No. Once the interactive layer is merged into the page, those fields are gone for good. That's why you should always keep an editable copy of the original before flattening.

Is flattening a PDF free?

Yes. On EditPDFs.app it's completely free with no signup or watermark, and the whole process runs in your browser.

Will flattening change how my document looks?

It shouldn't change the appearance β€” that's the point. It locks in the look you see so it displays the same in every viewer. The only visible difference is that fields and annotations are no longer clickable.

Does flattening make a PDF secure or password-protected?

No. Flattening prevents content edits but doesn't restrict who can open the file. For access control, add a password after flattening.

Why do my filled-in fields show as blank to other people?

Because their PDF viewer renders the interactive layer differently than yours. Flattening solves this permanently by drawing the values directly onto the page so everyone sees the same thing.

Do my files get uploaded to a server?

Not on EditPDFs.app. Flattening is processed locally in your browser, so signed contracts and completed forms stay on your device.

Should I flatten before or after signing?

After. Add every signature and form value first, verify them, then flatten as the final step so nothing can shift or be altered afterward.

Does flattening remove comments and highlights?

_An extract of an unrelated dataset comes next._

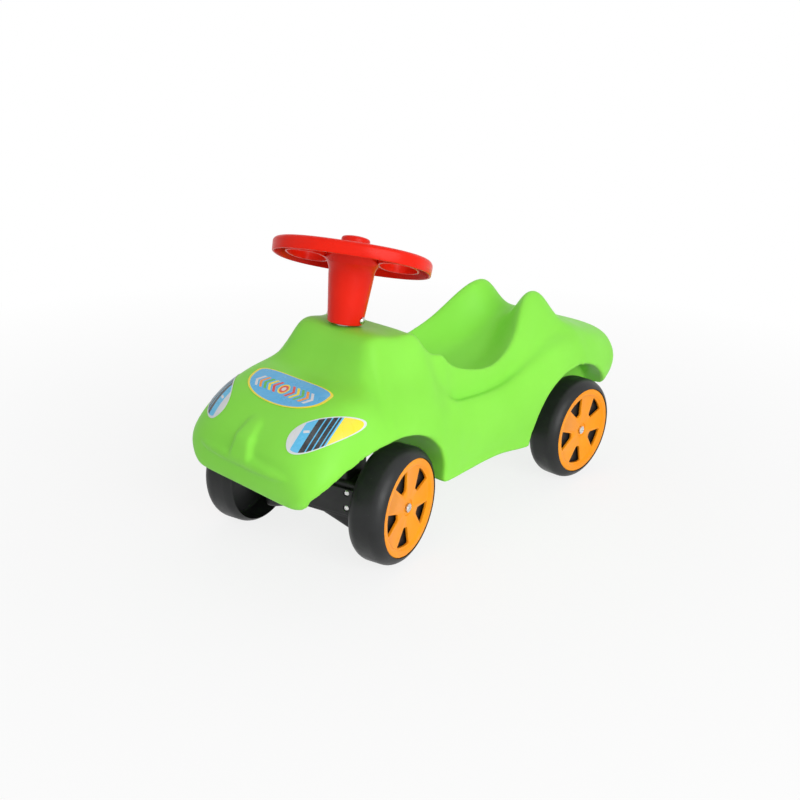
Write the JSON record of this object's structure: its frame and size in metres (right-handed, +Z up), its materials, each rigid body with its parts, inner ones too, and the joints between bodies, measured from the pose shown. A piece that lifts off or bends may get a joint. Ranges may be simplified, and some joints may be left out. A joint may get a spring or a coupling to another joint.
{
  "type": "kids ride-on car",
  "caption": "Low ride-on car for a small child: hollow moulded body with a seat hollow, raked steering wheel that turns the front axle, free wheels and a press horn.",
  "frame": {"origin": "on the floor under the middle of the overall box, in the car's middle plane", "axes": "+Z up, the nose faces -Y, the car's own left side is +X; the front wheels rest turned 13.4 degrees to the left"},
  "size_m": [0.2679, 0.6154, 0.3717],
  "materials": {
    "body_green": "satin blow-moulded polyethylene with a fine skin",
    "steering_red": "semi-gloss moulded",
    "hub_orange": "semi-gloss moulded",
    "tyre_black": "satin moulded, lightly scuffed",
    "black_plastic": "satin moulded",
    "soft_black": "soft matte",
    "bush_white": "natural nylon",
    "steel": "zinc plated",
    "printed_film": "printed film, semi-gloss"
  },
  "bodies": {
    "root": {"body_shell": "body_green", "shaft_upper_bush": "bush_white", "shaft_lower_bush": "bush_white", "rear_axle": "steel", "rear_left_bush": "bush_white", "rear_right_bush": "bush_white", "rear_left_spacer": "black_plastic", "rear_right_spacer": "black_plastic", "rear_left_axle_cap": "steel", "rear_right_axle_cap": "steel", "lamp_decal_left": "printed_film", "lamp_decal_right": "printed_film", "hood_decal": "printed_film"},
    "steering": {"steering_shaft": "steel", "axle_carrier": "black_plastic", "carrier_clamp": "black_plastic", "carrier_screw_1": "steel", "carrier_screw_2": "steel", "carrier_screw_3": "steel", "carrier_screw_4": "steel", "carrier_pin": "steel", "thrust_washer": "steel", "shaft_washer": "steel", "shaft_clip": "steel", "front_axle": "steel", "front_left_spacer": "black_plastic", "front_right_spacer": "black_plastic", "front_left_axle_cap": "steel", "front_right_axle_cap": "steel", "steering_wheel": "steering_red", "column_bolt": "steel", "column_nut": "steel", "horn_squeaker": "soft_black"},
    "horn": {"horn_button": "steering_red"},
    "front_left_wheel": {"front_left_tyre": "tyre_black", "front_left_hubcap": "hub_orange"},
    "front_right_wheel": {"front_right_tyre": "tyre_black", "front_right_hubcap": "hub_orange"},
    "rear_left_wheel": {"rear_left_tyre": "tyre_black", "rear_left_hubcap": "hub_orange"},
    "rear_right_wheel": {"rear_right_tyre": "tyre_black", "rear_right_hubcap": "hub_orange"}
  },
  "joints": [
    {"name": "steer", "type": "hinge", "parent": "root", "child": "steering", "pos_m": [0, -0.1777, 0.07], "axis": [0, 0.1564, 0.9877], "range_deg": [-29.4, 2.6]},
    {"name": "horn_press", "type": "slide", "parent": "steering", "child": "horn", "axis": [0.1377, -0.3302, -0.9338], "range_m": [0, 0.003], "stiffness_N_per_m": 600},
    {"name": "front_left_spin", "type": "hinge", "parent": "steering", "child": "front_left_wheel", "pos_m": [0.10012, -0.16474, 0.07], "axis": [0.9728, 0.2317, 0], "continuous": true},
    {"name": "front_right_spin", "type": "hinge", "parent": "steering", "child": "front_right_wheel", "pos_m": [-0.09521, -0.21128, 0.07], "axis": [0.9728, 0.2317, 0], "continuous": true},
    {"name": "rear_left_spin", "type": "hinge", "parent": "root", "child": "rear_left_wheel", "pos_m": [0.1026, 0.1886, 0.07], "axis": [1, 0, 0], "continuous": true},
    {"name": "rear_right_spin", "type": "hinge", "parent": "root", "child": "rear_right_wheel", "pos_m": [-0.1026, 0.1886, 0.07], "axis": [1, 0, 0], "continuous": true}
  ]
}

It doesn't remove them β€” it makes them permanent. Highlights, comments, and stamps become part of the page and can no longer be deleted or edited. If you want them gone, remove them before flattening.

Related Guides

Flattening is a small final step that prevents a surprising number of downstream headaches. When a document is truly done, flatten it before sharing β€” and keep your editable source as a backup in case you need to revise.